Foreman’s flag-waving became nearly as noted as the Smith/Carlos protest. After the Olympics, Foreman appeared on numerous television shows. Before he became more aloof during his years of his first championship reign, he had a pleasant, sellable personality that adumbrated the personality he would adopt when he shaved his head and became everybody’s favorite uncle. He campaigned with Democratic presidential nominee Hubert Humphrey. The Republican nominee had actually approached Foreman before the Olympics about joining his campaign. Foreman turned him down because he had heard that Nixon wanted to cut Job Corps. Humphrey supported it. Foreman was not such a political naïf as he led people to think. Of course, he was castigated and ostracized by many Blacks in Houston. But he was on the road to becoming heavyweight champion of the world. He had a name, and even if his skills were not polished (Foreman was nobody’s boxing technician), he was big, strong, with a hard punch, and a willingness to train and follow his trainers’ instructions. What were his Black critics, those loudmouthed, street losers he left behind, going to be? Nobody was buying what they were selling. What Foreman learned early on was this: do not try to sell unhappiness. People are already more unhappy than you think.
• • •
After his humiliating defeat to Ali in 1974, Foreman went through what can only be described as a prolonged obsession: trying to get a rematch with Ali. He appeared on television shows, publicized himself much more than he did during his champion days. But his boxing career sputtered as he beat Joe Frazier again, and such lackluster boxers as Scott LeDoux and Pedro Agosto. On April 26, 1975, he fought five guys in one night, three rounds each, knocking most of them out. It was an embarrassing stunt. Probably his most impressive win was knocking out stalwart Ron Lyle in a five-round brawl he nearly lost as each fighter was knocked down; Foreman went down twice in the fourth round. But his loss to slick boxing Jimmy Young in 1977, who outfoxed, outmaneuvered, and outran Foreman, brought down the curtain on Foreman’s first act. It was a fight Foreman was supposed to have won easily, and he had moments when he could have. Foreman wilted as the fight went on and lost the decision, his first fight that went the distance. What happened to Foreman immediately after this fight can only be described as a nervous breakdown as he thought he was talking to Jesus. A religious conversion followed, and Foreman became a preacher. There was nothing unusual in that. Religion is often the last redoubt of those who fail publicly as a way of saving face. What was unusual was that ten years later, Foreman returned to the prize ring at the age of 37. Ali was retired, and not in the best health. Norton and Frazier were gone too. Foreman would fight for another ten years, his last fight against Shannon Briggs, a loss, in 1997. During this time, he would fight some of the leading fighters of the time including Bert Cooper, Dwight Muhammad Qawi, Gerry Cooney, Evander Holyfield, Tommy Morrison, stunning the boxing world by knocking out Michael Moorer in November 1994 to win the championship at the age of 45. Moorer was nearly twenty years younger and a solid fighter. Moorer was winning the fight when he was knocked out in the tenth round. He likely would have fought Mike Tyson, the biggest name in boxing at the time, had not Tyson gone to prison for rape, which changed the trajectory of Tyson’s career. Foreman did not come back just to win the championship. He actually had another boxing career, fighting 33 times when he returned to the ring. Astonishing.

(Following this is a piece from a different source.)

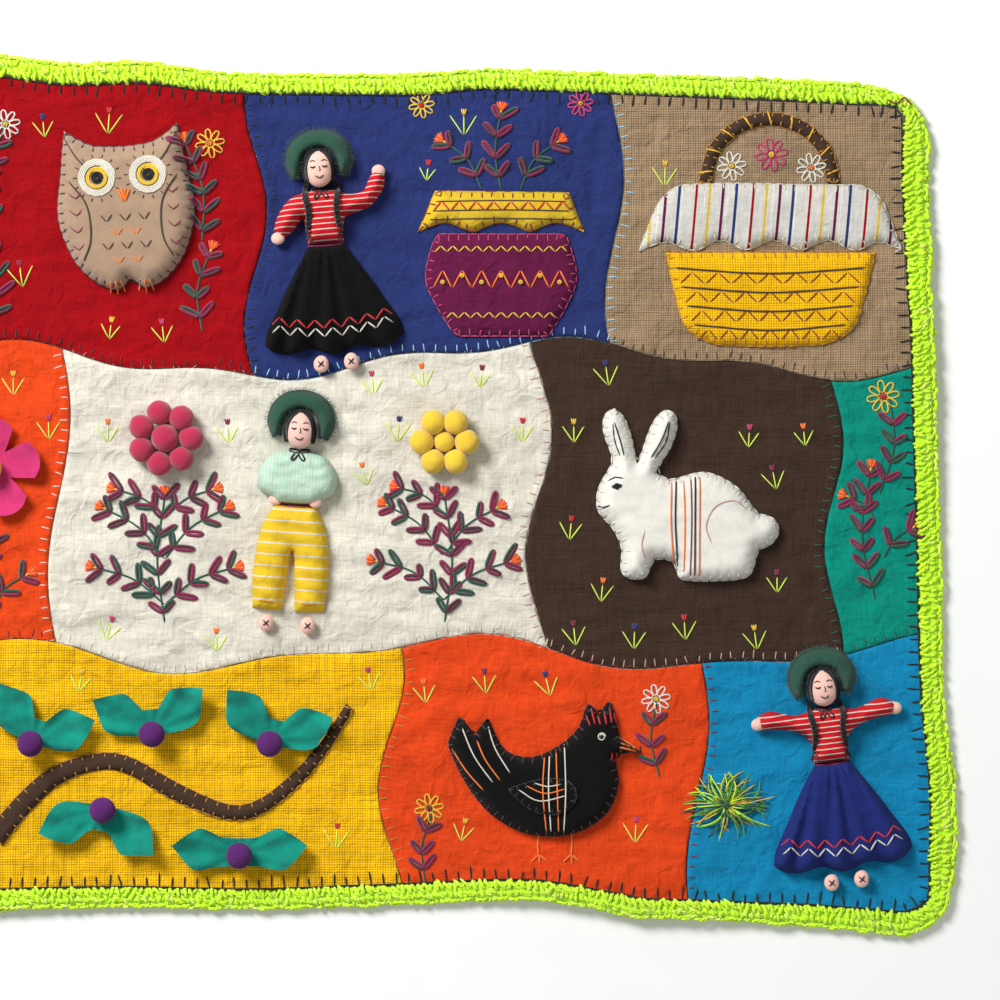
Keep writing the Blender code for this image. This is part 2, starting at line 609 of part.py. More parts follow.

The new Foreman was pudgy, clean-shaven, bald. His fat, clean face made him seem kinder. His ministry made him less motivated by anger (as highly competitive boxers commonly are): “For me, boxing would have to become the gentlemen’s sport that it was intended to be way back when, and I’d have to win my matches with an absence of rage and a minimum of violence.” (By George, 226) The new Foreman persona made him appear the most fatherly Black man in popular culture aside from comedian Bill Cosby. He began to be used to pitch everything, Doritos, KFC, McDonald’s, Meineke, and Salton’s “George Foreman” Hamburger Grill. No fighter had ever pitched so many products. Ali, Norton, and Frazier only wish they could have. In their era, it was not thought that Blacks could sell products to Whites. In fact, companies hardly thought that Blacks could pitch products to other Blacks. The only Black athlete who could exceed Foreman was Michael Jordan. The Hamburger Grill would become so popular that Foreman was earning over $3 million a month. Finally, he sold his name to the company for $137 million. From his pitchman career alone, he made more money than any boxer, Black or White, in the history of the sport. This was in addition, of course, to the lucrative boxing purses he could command because he was a gate attraction. He became a major presence in two different eras of his sport, after laying out for ten years. It was a monster comeback, an incredible reinvention, from reformed wayward Black boy of the 1960s to blaxploitation cool of the 1970s to Uncle George, a restyled Black advertising icon that updated Uncle Ben to the friendly Black man who lives next door who tells his White neighbor about the benefits of Allstate Homeowners Insurance that one might see on television today. Uncle George with the laughing face! As singer James Brown might have said, “Only in America.”